TASK INSTRUCTIONS:
Can all of these lines be returned exactly?

-------- RECORDED INFORMATION --------

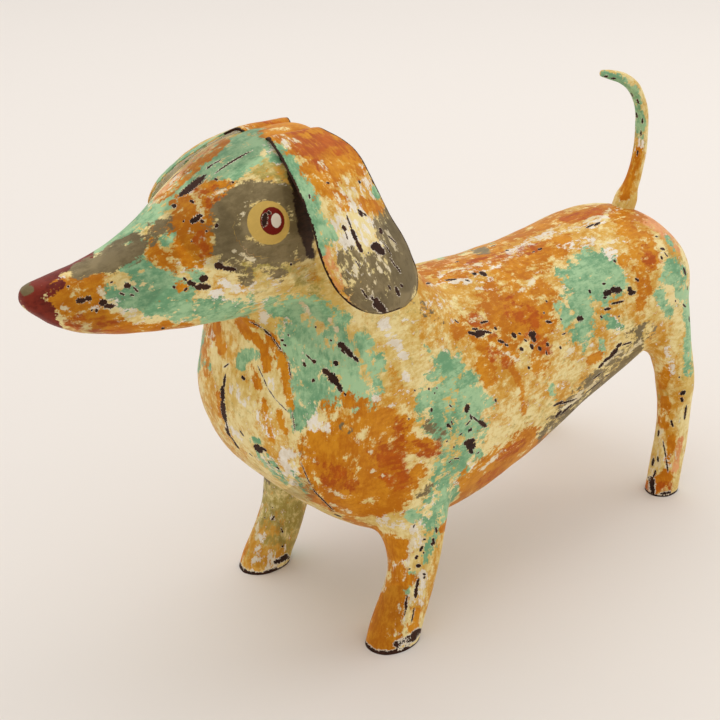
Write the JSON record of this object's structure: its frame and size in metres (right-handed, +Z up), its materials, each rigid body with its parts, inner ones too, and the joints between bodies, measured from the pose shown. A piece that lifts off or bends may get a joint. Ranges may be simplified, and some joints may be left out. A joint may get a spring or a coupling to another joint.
{
  "type": "dachshund figurine",
  "caption": "Hand-made sheet-metal dachshund standing on short legs, with a long snout, welded drop ears and an upright curled tail, in worn patchwork enamel.",
  "frame": {"origin": "on the floor under the middle of the whole figure", "axes": "+X out of the nose, +Y the dog's left side, +Z up"},
  "size_m": [0.4022, 0.1344, 0.2502],
  "materials": {
    "body_enamel": "satin cream yellow enamel with patches of mint, orange, taupe and white, chipped to the dark metal",
    "ear_enamel": "satin orange, cream and grey enamel with a mint front band, chipped along the cut edges",
    "tail_enamel": "satin ochre to mint enamel, worn on the bend"
  },
  "bodies": {
    "root": {"body": "body_enamel", "ear_left": "ear_enamel", "ear_right": "ear_enamel", "tail": "tail_enamel"}
  },
  "joints": []
}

--------

THE SOLUTION:
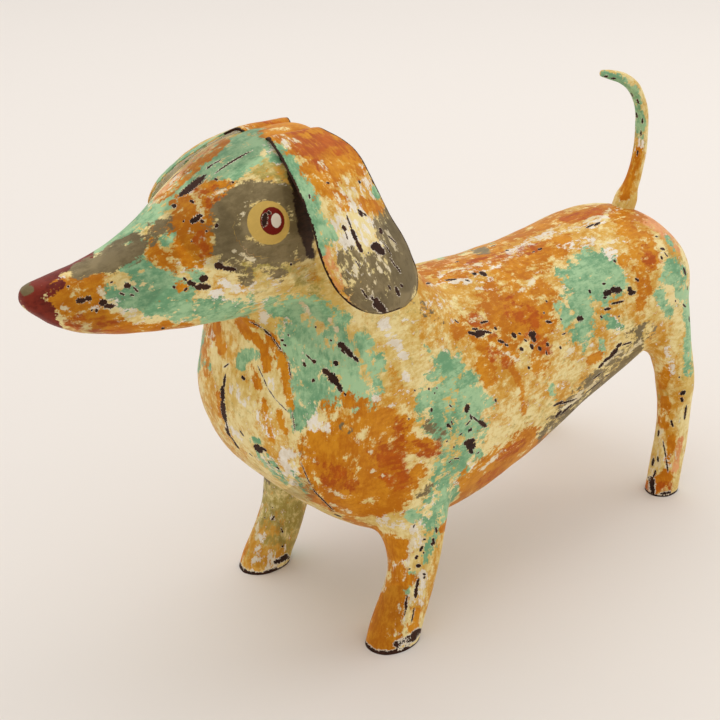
Write the JSON record of this object's structure: its frame and size in metres (right-handed, +Z up), its materials, each rigid body with its parts, inner ones too, and the joints between bodies, measured from the pose shown. A piece that lifts off or bends may get a joint. Ranges may be simplified, and some joints may be left out. A joint may get a spring or a coupling to another joint.
{
  "type": "dachshund figurine",
  "caption": "Hand-made sheet-metal dachshund standing on short legs, with a long snout, welded drop ears and an upright curled tail, in worn patchwork enamel.",
  "frame": {"origin": "on the floor under the middle of the whole figure", "axes": "+X out of the nose, +Y the dog's left side, +Z up"},
  "size_m": [0.4022, 0.1344, 0.2502],
  "materials": {
    "body_enamel": "satin cream yellow enamel with patches of mint, orange, taupe and white, chipped to the dark metal",
    "ear_enamel": "satin orange, cream and grey enamel with a mint front band, chipped along the cut edges",
    "tail_enamel": "satin ochre to mint enamel, worn on the bend"
  },
  "bodies": {
    "root": {"body": "body_enamel", "ear_left": "ear_enamel", "ear_right": "ear_enamel", "tail": "tail_enamel"}
  },
  "joints": []
}